As part of my research for my upcoming book, I interviewed many couples whose relationships inspired me. Manuel and Suzanne's story was one of the many that taught me important lessons about the search for love. Manuel met Suzanne in the Peace Corps. She was thirty and he was eighteen. He was a virgin. At first, it was just sex. Yet he found myself bonding with her as they kept doing things together. He never dreamed they'd get serious, and neither did she. It seemed preposterous. They were the scandal of the community -- no one thought they would last, including them. After they left the Peace Corps they kept seeing each other. At a certain point they just had to face reality. They had come to really love each other. And they weren't going to give that up. But they didn't even consider marriage. Seven years into the relationship, Suzanne was offered a great new job, and Manuel was applying to graduate school. It was time to make a decision about their future -- and they decided to stay together. It's been 20 years now. They have four children, and they still feel like they're really good together. Manuel told me, "I'm more the romantic one; Suzanne is more the practical one." But, he said, "She lets me be romantic, because she loves me."

A few years into their marriage, Suzanne had a ruptured aneurism in her aorta. She was six months pregnant with their baby. Suzanne almost died on the operating table. Her blood pressure was zero. Manuel was unable to describe the fear he felt that night.

Suzanne survived, but they lost their baby. And they spent the next few months mostly just crying on the couch together.

Manuel told me about his defining moment: "I read somewhere that half the couples who lost a child ended up divorcing. And that's when something clicked inside of me. I knew which 50 percent we'd have to be. Marriages aren't promises of forever. But after what we went through, Suzanne and I were one, and I couldn't let that change, no matter what."

He continued, "Lots of people talk about soul mates. That may be some people's experience of love, but I don't really buy it. I think you can search forever and just suffer if you're just looking for that meant-to-be match. You need love and you need attraction for love to work. But ultimately, love is a choice. I wouldn't be the person I am today if I hadn't decided to choose love many, many times over. Relationships take a lot of work. A lot. It's not about finding the absolutely perfect match. It's about becoming someone who chooses love at the crossroads."

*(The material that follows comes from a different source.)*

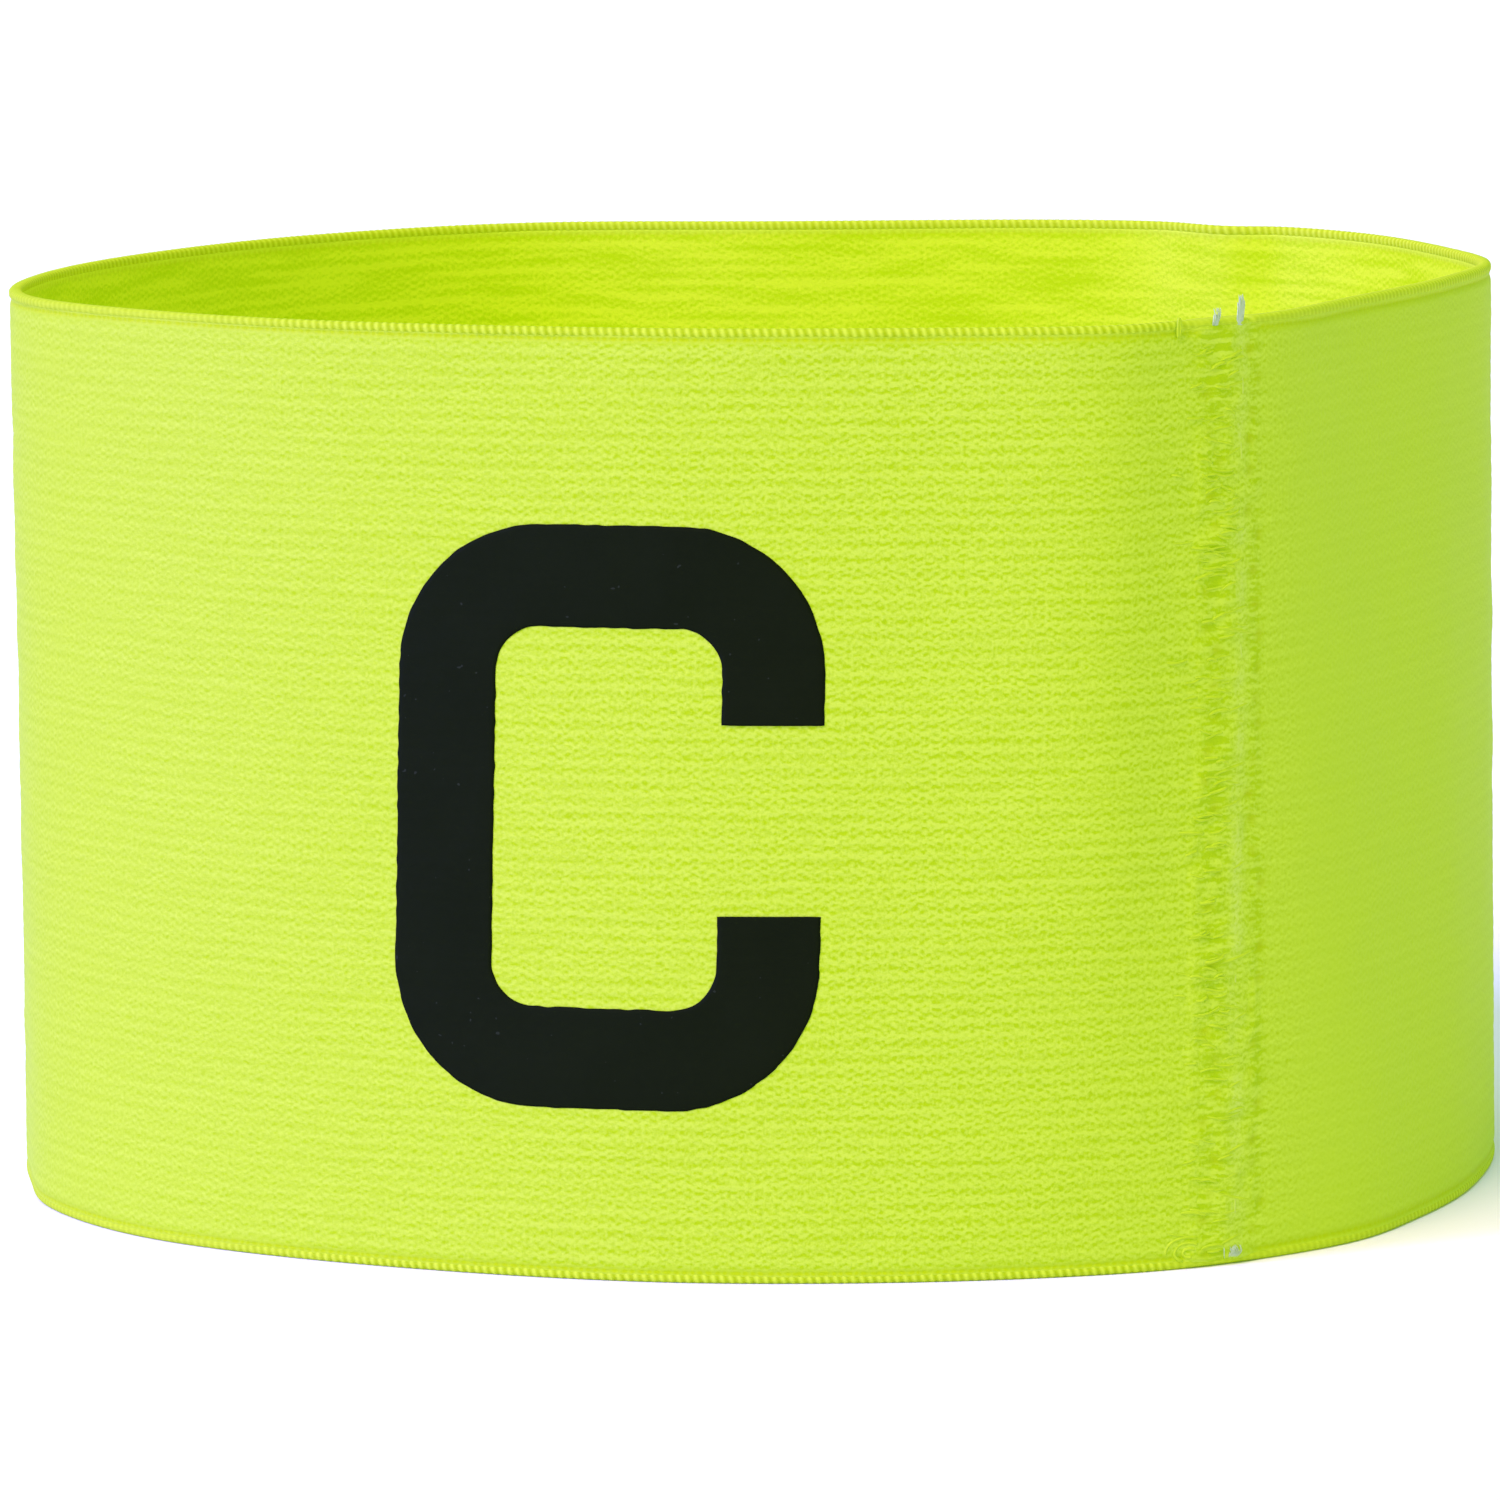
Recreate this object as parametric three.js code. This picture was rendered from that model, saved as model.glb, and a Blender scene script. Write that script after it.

Manuel's words haunted me. Becoming someone who chooses love at the crossroads. And when I looked back on my own circuitous and mostly painful decades of searching I realized that it was when I started making new choices at my own countless crossroads that my search for love underwent a sea change

In the land of dating and intimacy, there are countless micro-crossroads and frequent major crossroads:

Do I approach her?

Do I share a vulnerable secret with him?

Do I try to really listen?

Do I say no to something that goes against my values?

Do I leave or do I keep trying?

Do I let her know the depth of my feelings?

When do we start having sex -- and what kind of sex will it be?

Do I admit how I like being touched -- or how I don't like being touched?

Often, our very future in finding love is determined by our small choices at these countless crossroads. Do our choices leave us feeling enriched; do they strengthen our identity as someone who chooses intimacy -- even when that means something as hard as saying no to our "attractions of deprivation"? If so, then we are quite likely on a path that will lead us closer to real love. In my years of dating (although I wouldn't have admitted this to anyone) somewhere deep down, I thought that the true key to finding love was to just lose those damned pounds, and to radiate more confidence. I could not have been more mistaken. Losing weight and becoming authentically more confident are certainly nice things, but it was something altogether different that led me to love. It was learning to become someone who chose intimacy at the crossroads -- again and again.

Whether you are seeking a relationship or in one already, I invite you to befriend this question in the countless small and large crossroads you encounter each day:

What would it mean to choose intimacy right now?

More than almost anything else, I think that's the question that leads us to love-and helps us keep that love alive.